I'm curious whether people agree with the superior. Do you think applying the POI is warranted, here? Any rationale behind why (not)?
EDIT: You can assume the child and the target cover exactly as much hittable surface area if you want, but I'm actually just interested in whether you find the POI argument valid, not in what we think the right strategic call would be if that was a real-life situation. (EDIT 2:) This is just a thought experiment aiming at assessing whether applying POI makes sense in situations of complex cluelessness. No kid is going to get killed in the real world because of your response. :)
Oh… wait a minute! I looked up Principal of Indifference, to try and find stronger assertions on when it should or shouldn’t be used, and was surprised to see what it actually means!
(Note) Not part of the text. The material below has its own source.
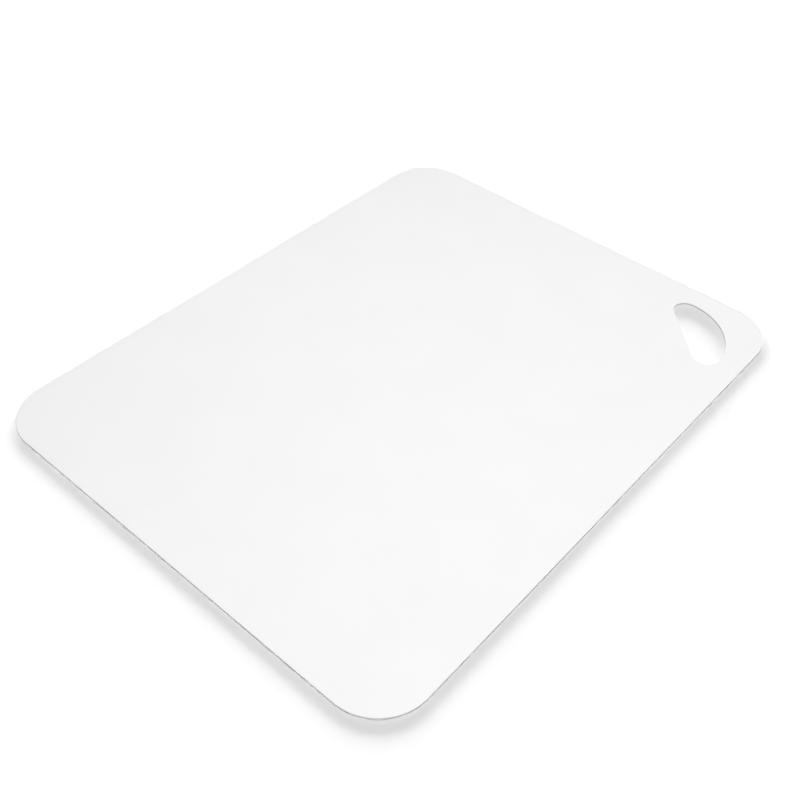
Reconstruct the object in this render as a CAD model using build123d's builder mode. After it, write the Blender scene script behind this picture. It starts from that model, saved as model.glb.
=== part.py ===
from build123d import *
import os
from math import sqrt

# Flexible cutting mat: one sheet of soft plastic, cut out in a single stroke.
# It lies flat with the cutting face up. The origin is under the middle of the sheet,
# X runs along the long side, and the hand hole is in the corner at +X, -Y.

# The sheet
mat_length = 380.0
mat_width = 300.0
mat_thickness = 1.5
corner_radius = 31.0
edge_round = 0.5

# The hand hole: a straight grip side that crosses the corner, a bulge towards the corner,
# and two round tips
hole_length = 60.0
hole_depth = 26.0
hole_tip_radius = 8.5
hole_setback = 63.5
corner_angle = -45.0

# The bulge is one arc, tangent to both tips. Its radius follows from the length and the depth,
# and so does the chord that it would cut from the grip side if the tips were sharp.
tip_reach = hole_length / 2 - hole_tip_radius
bulge_height = hole_depth - hole_tip_radius
bulge_radius = (tip_reach**2 + bulge_height**2 - hole_tip_radius**2) / (2 * (bulge_height - hole_tip_radius))
sharp_chord = 2 * sqrt(hole_depth * (2 * bulge_radius - hole_depth))

# The grip side is set back from the point where the two straight edges would meet
square_corner = Vector(mat_length / 2, -mat_width / 2)
outward = Vector(1, 0).rotate(Axis.Z, corner_angle)
hole_plane = Plane(origin=square_corner - outward * hole_setback, x_dir=outward)

with BuildPart() as cutting_mat:
    with BuildSketch():
        RectangleRounded(mat_length, mat_width, corner_radius)
    extrude(amount=mat_thickness)

    with BuildSketch(hole_plane) as hand_hole:
        with BuildLine():
            grip_side = Line((0, -sharp_chord / 2), (0, sharp_chord / 2))
            SagittaArc(grip_side @ 1, grip_side @ 0, hole_depth)
        make_face()
        fillet(hand_hole.vertices(), hole_tip_radius)
    extrude(amount=mat_thickness, mode=Mode.SUBTRACT)

    # A light round runs along every edge of both faces, outside and in the hole
    rims = cutting_mat.faces().filter_by(Axis.Z).edges()
    fillet(rims, edge_round)

cutting_mat.part.label = "cutting_mat"

os.makedirs("parts", exist_ok=True)
export_step(cutting_mat.part, "parts/cutting_mat.step")
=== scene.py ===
from math import cos, pi, radians, sin

import bpy
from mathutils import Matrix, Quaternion, Vector


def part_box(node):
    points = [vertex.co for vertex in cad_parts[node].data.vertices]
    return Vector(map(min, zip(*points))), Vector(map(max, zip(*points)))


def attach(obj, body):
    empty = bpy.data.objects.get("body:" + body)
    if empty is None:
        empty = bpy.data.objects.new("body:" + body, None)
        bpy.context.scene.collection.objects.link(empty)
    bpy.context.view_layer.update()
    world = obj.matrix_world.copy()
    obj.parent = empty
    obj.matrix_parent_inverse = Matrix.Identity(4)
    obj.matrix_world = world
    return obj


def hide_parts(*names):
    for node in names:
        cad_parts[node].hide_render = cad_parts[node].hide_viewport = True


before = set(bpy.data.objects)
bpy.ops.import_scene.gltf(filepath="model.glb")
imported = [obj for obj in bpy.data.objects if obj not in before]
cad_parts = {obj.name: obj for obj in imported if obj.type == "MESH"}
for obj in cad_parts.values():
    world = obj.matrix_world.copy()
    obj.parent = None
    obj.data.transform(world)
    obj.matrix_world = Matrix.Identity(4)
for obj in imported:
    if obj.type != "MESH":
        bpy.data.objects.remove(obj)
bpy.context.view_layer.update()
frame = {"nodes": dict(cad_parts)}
scene = bpy.context.scene
print("frame loaded:", ", ".join(frame["nodes"]))


# Helpers for node trees, used by the geometry and by the materials

def feed(tree, socket, value):  # a link if value is an output, else a plain value
    if isinstance(value, bpy.types.NodeSocket):
        tree.links.new(value, socket)
    else:
        socket.default_value = value


def addNode(tree, kind, inputs=None, **settings):  # inputs are named or numbered
    node = tree.nodes.new(kind)
    node.location = (len(tree.nodes) % 9 * 200, len(tree.nodes) // 9 * -260)
    for name, value in settings.items():
        setattr(node, name, value)
    for socket, value in (inputs or {}).items():
        feed(tree, node.inputs[socket], value)
    return node


def work(tree, operation, *terms):  # one step of arithmetic
    return addNode(tree, "ShaderNodeMath", dict(enumerate(terms)), operation=operation).outputs[0]


# The mat: overall sizes come from the frame, the rest are the mat's own, in metres

matLow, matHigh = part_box("cutting_mat")
mat = {
    "length": matHigh.x - matLow.x,
    "width": matHigh.y - matLow.y,
    "thickness": matHigh.z - matLow.z,
    "cornerRadius": 0.031,
    "rimRadius": 0.0005,
    "holeLength": 0.060,
    "holeDepth": 0.026,
    "holeTipRadius": 0.0085,
    "holeSetback": 0.0635,  # from the sharp corner to the grip side
    "cornerSteps": 40,
    "holeSteps": 320,
    "rimSteps": 5,
    "joinShare": 0.02,  # points closer than this share of the rim's radius become one
}
cornerTurn = radians(-45)  # the hole faces the corner at +X, -Y


def outerOutline(tree, size):
    box = addNode(tree, "GeometryNodeCurvePrimitiveQuadrilateral",
                  {"Width": size["length"], "Height": size["width"]}, mode="RECTANGLE")
    corners = addNode(tree, "GeometryNodeFilletCurve",
                      {"Curve": box.outputs[0], "Count": size["cornerSteps"],
                       "Radius": size["cornerRadius"]}, mode="POLY")
    return corners.outputs[0]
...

Wikipedia:
>The principle of indifference states that in the absence of any relevant evidence, agents should distribute their credence (or "degrees of belief") equally among all the possible outcomes under consideration. In Bayesian probability, this is the simplest non-informative prior.
So I think the superior is wrong to call it “principle of indifference”! You are the one arguing for indifference: “it could hit anywhere in a radius around the targets, and we can’t say more” is POI. “It is more likely to hit the adult you aimed at” is not POI! It’s an argument about the tendency of errors to cancel.
Error cancelling tends to produce Gaussian distributions. POI gives uniform distributions.
I still think I agree with the superior that it’s marginally more likely to hit the target aimed for, but now I disagree with them that this assertion is POI.